Forschung zum Attentat bei den Olympischen Spielen in München: Hohe Erwartungen in Israel
Kommissionsmitglied Shlomo Shpiro von der Bar-Ilan-Uni in Tel Aviv kündigte an, auch israelische Quellen und Archive in die Arbeit einzubeziehen. "Gerade auch in Israel ist die Arbeit der Kommission mit hohen Erwartungen verbunden." Zwei Mitglieder des Forscherteams kommen von der Ludwig-Maximilians-Universität: Margit Szöllösi-Janze, ehemalige Lehrstuhlinhaberin für Zeitgeschichte, und Michael Brenner, Lehrstuhlinhaber für Jüdische Geschichte und Kultur, wollen die Münchner Vorgeschichte des Attentats beleuchten.
Ihnen fehlen zum Beispiel Details zum 10. Februar 1970, teilen sie auf einer Internetseite der LMU zur Arbeit der Kommission mit. im Februar 1970 versuchten palästinensische Terroristen, am Flughafen Riem eine Maschine der israelischen Fluggesellschaft El Al zu entführen. Der Passagier Arie Katzenstein (32) wurde dabei getötet.
"Wendepunkt": Anschläge auf jüdische Gemeinden sollen endlich aufgeklärt werden
Drei Tage später starben bei einem Brandanschlag auf ein Altenheim der Israelitischen Kultusgemeinde München sieben Bewohnerinnen und Bewohner. Die Ermittlungen wurden eingestellt. Michael Brenner ist sicher: "Die Terrorwelle in München begann spätestens 1970." Die beiden LMU-Professoren kritisieren die jahrzehntelange schlechte Informationspolitik: Insbesondere die deutschen Behörden hätten "schlicht und ergreifend gemauert," sagt Szöllösi-Janze. Das soll nun anders werden.

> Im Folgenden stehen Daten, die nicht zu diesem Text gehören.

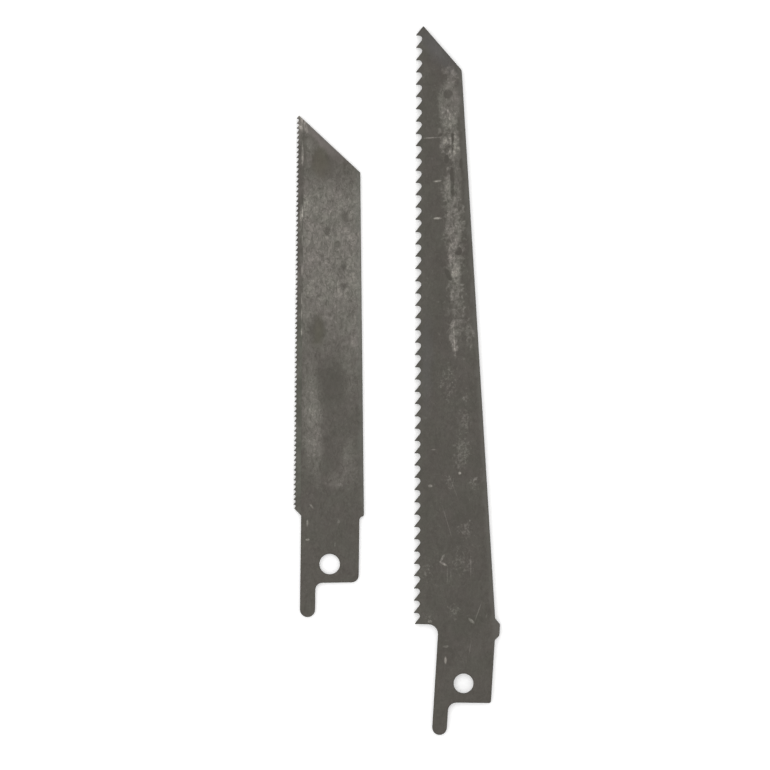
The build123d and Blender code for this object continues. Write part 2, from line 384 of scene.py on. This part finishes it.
def blade_ground(tree, place, row, length):
    """Millimetres on a blade: X back from the point of the nose, Y in from the tooth tips."""
    nose = place @ row @ Matrix.Translation((length, 0, 0)) @ Matrix.Rotation(math.pi, 4, "Z")
    return add(tree, "Mapping", {
        "Vector": add(tree, "TexCoord").outputs["Object"],
        "Location": nose.translation,
        "Rotation": nose.to_euler(),
        "Scale": nose.to_scale(),
    }, vector_type="TEXTURE").outputs[0]


def ragged(tree, ground, size, reach):
    """The same place shifted to and fro, so that what is laid out on it has ragged borders."""
    cloud = add(tree, "TexNoise", {"Vector": ground, "Scale": 1 / size, "Detail": 3.0})
    shift = add(tree, "VectorMath", {
        0: cloud.outputs["Color"], 1: (0.5, 0.5, 0.5),
    }, operation="SUBTRACT").outputs[0]
    return add(tree, "VectorMath", {
        0: shift, 1: (2 * reach, 2 * reach, 0), 2: ground,
    }, operation="MULTIPLY_ADD").outputs[0]


def marks(tree, ground, ovals, soft):
    """Marks on the steel, added up. Each is an oval: back from the nose, in from the teeth,
    half its length, half its width, its turn in degrees and its strength. Its border fades over
    a soft share of its size to either side."""
    through = 100  # an oval reaches far past both faces, so that height doesn't count
    total = None
    for back, inside, length, width, turn, strength in ovals:
        local = add(tree, "Mapping", {
            "Vector": ground,
            "Location": (back, inside, 0),
            "Rotation": (0, 0, math.radians(turn)),
            "Scale": (length, width, through),
        }, vector_type="TEXTURE").outputs[0]
        away = add(tree, "VectorMath", {0: local}, operation="LENGTH").outputs["Value"]
        oval = add(tree, "MapRange", {
            "Value": away, "From Min": 1 - soft, "From Max": 1 + soft,
            "To Min": strength, "To Max": 0.0,
        }, interpolation_type="SMOOTHSTEP").outputs[0]
        total = oval if total is None else add(
            tree, "Math", {0: total, 1: oval}, operation="ADD").outputs[0]
    return total


def flaked(tree, ground, patch, size):
    """Breaks a soft patch into flakes of this size, whole at its middle and few at its border."""
    push = 0.55  # how much the patch adds to the noise
    bare, whole = 0.6, 0.95  # of that sum
    flakes = add(tree, "TexNoise", {
        "Vector": ground, "Scale": 1 / size, "Detail": 4.0, "Distortion": 0.6,
    }).outputs[0]
    near = add(tree, "Math", {0: patch, 1: push, 2: flakes}, operation="MULTIPLY_ADD").outputs[0]
    return add(tree, "MapRange", {
        "Value": near, "From Min": bare, "From Max": whole,
    }, interpolation_type="SMOOTHSTEP").outputs[0]


def along_edge(tree, ground, start, turn, near, far):
    """1 on a straight edge that passes Y = start, fading out from this near to this far inside."""
    across = Vector((-math.sin(math.radians(turn)), math.cos(math.radians(turn)), 0))
    height = add(tree, "VectorMath", {0: ground, 1: across}, operation="DOT_PRODUCT")
    return add(tree, "MapRange", {
        "Value": height.outputs["Value"],
        "From Min": start * across.y - far, "From Max": start * across.y - near,
    }, interpolation_type="SMOOTHSTEP").outputs[0]


def toned(tree, value, tones):
    """Colours laid along a value, each at its place from 0 to 1."""
    ramp = add(tree, "ValToRGB", {"Fac": value})
    for n, (at, colour) in enumerate(tones):
        stop = ramp.color_ramp.elements[n] if n < 2 else ramp.color_ramp.elements.new(at)
        stop.position, stop.color = at, linear(colour)
    return ramp.outputs["Color"]


def old_steel(name, lay_out, tones, tints):
    """Steel under a thin skin of dry oil and oxide: dull, with light scale, pits and specks.
    lay_out gives how much light scale lies where, 0 to 1, and the washes of other colours."""
    steel = bpy.data.materials.new(name)
    steel.use_nodes = True
    tree = steel.node_tree
    shader = tree.nodes["Principled BSDF"]
    ground, light, washes = lay_out(tree)

    # Millimetres. The flakes, pits and specks are drawn coarser than real ones, which would be
    # lost at this distance, and the flakes and pits are drawn out along the blade.
    cloud_size, flake_size, pit_size, speck_size, hue_size = 1.9, 1.15, 1.5, 0.6, 3.4
    grain = add(tree, "VectorMath", {
        0: ground, 1: (0.62, 1.1, 1.0),
    }, operation="MULTIPLY").outputs[0]
    cloud = add(tree, "TexNoise", {
        "Vector": ground, "Scale": 1 / cloud_size, "Detail": 5.0, "Roughness": 0.7,
        "Distortion": 0.8,
    }).outputs[0]
    flake = add(tree, "TexNoise", {
        "Vector": grain, "Scale": 1 / flake_size, "Detail": 2.5, "Distortion": 1.2,
    }).outputs[0]
    flake = add(tree, "MapRange", {"Value": flake, "From Min": 0.45, "From Max": 0.54}).outputs[0]

    # Pits are thin and winding: they lie where a noise crosses its middle value.
    worm = add(tree, "TexNoise", {
        "Vector": grain, "Scale": 1 / pit_size, "Detail": 1.5, "Distortion": 1.8,
    }).outputs[0]
    off = add(tree, "Math", {0: worm, 1: 0.5}, operation="SUBTRACT").outputs[0]
    off = add(tree, "Math", {0: off}, operation="ABSOLUTE").outputs[0]
    pit = add(tree, "MapRange", {
        "Value": off, "From Max": 0.05, "To Min": 1.0, "To Max": 0.0,
    }).outputs[0]
    fine = add(tree, "TexNoise", {
        "Vector": ground, "Scale": 1 / speck_size, "Detail": 2.0,
    }).outputs[0]
    speck = add(tree, "MapRange", {"Value": fine, "From Min": 0.57, "From Max": 0.66}).outputs[0]

    # Clouds to either side of nothing, with each layer lightening or darkening them. There is
    # more of this texture where there is more light scale.
    texture = add(tree, "Math", {0: cloud, 1: 1.9, 2: -1.07}, operation="MULTIPLY_ADD").outputs[0]
    for layer, strength in ((flake, 0.32), (pit, -0.5), (speck, 0.36)):
        texture = add(tree, "Math", {
            0: layer, 1: strength, 2: texture,
        }, operation="MULTIPLY_ADD").outputs[0]
    share = add(tree, "Math", {0: light, 1: 0.78, 2: 0.05}, operation="MULTIPLY_ADD").outputs[0]
    scale = add(tree, "Math", {
        0: texture, 1: share, 2: light,
    }, operation="MULTIPLY_ADD").outputs[0]

    # Blanked and milled edges are a little brighter than the faces: partly rubbed wear, and partly
    # a
    #     # painted sheen of the light they catch, since it follows how far a face tilts from flat.
    facing = add(tree, "SeparateXYZ", {0: tree.nodes["Texture Coordinate"].outputs["Normal"]})
    level = add(tree, "Math", {0: facing.outputs["Z"]}, operation="ABSOLUTE").outputs[0]
    # Painted sheen and wear: faces that tilt from flat are lightened.
    edge_wear_and_sheen = add(tree, "MapRange", {
        "Value": level, "From Min": 0.35, "From Max": 0.98, "To Min": 0.12, "To Max": 0.0,
    }).outputs[0]
    scale = add(tree, "Math", {0: scale, 1: edge_wear_and_sheen}, operation="ADD", use_clamp=True).outputs[0]

    colour = toned(tree, scale, tones)
    hue = add(tree, "TexNoise", {"Vector": ground, "Scale": 1 / hue_size, "Detail": 3.0, "W": 1.0},
              noise_dimensions="4D").outputs[0]
    tint = toned(tree, hue, tints)
    colour = add(tree, "Mix", {0: 1.0, 6: colour, 7: tint},
                 data_type="RGBA", blend_type="MULTIPLY").outputs[2]
    for wash, wash_colour in washes:
        colour = add(tree, "Mix", {0: wash, 6: colour, 7: linear(wash_colour)},
                     data_type="RGBA").outputs[2]
    tree.links.new(colour, shader.inputs["Base Color"])

    # The skin is dull over the bare metal, a little smoother where it is light, and 0.02 mm deep.
    metal, dark_rough, light_rough, skin = 0.75, 0.62, 0.46, 2e-5
    shader.inputs["Metallic"].default_value = metal
    rough = add(tree, "MapRange", {
        "Value": scale, "To Min": dark_rough, "To Max": light_rough,
    }).outputs[0]
    tree.links.new(rough, shader.inputs["Roughness"])
    bump = add(tree, "Bump", {"Height": texture, "Strength": share, "Distance": skin})
    tree.links.new(bump.outputs[0], shader.inputs["Normal"])
    return steel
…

Die Arbeit, die die Forscher vor sich haben, will auch einen Schwerpunkt auf die Perspektive der Hinterbliebenen setzen, kündigte IfZ-Direktor Andreas Wirsching an. "Der Umgang der deutschen Behörden mit den Opferfamilien hat viele Dissonanzen erzeugt. Wir wünschen uns, dass dieses Projekt einen Wendepunkt markiert."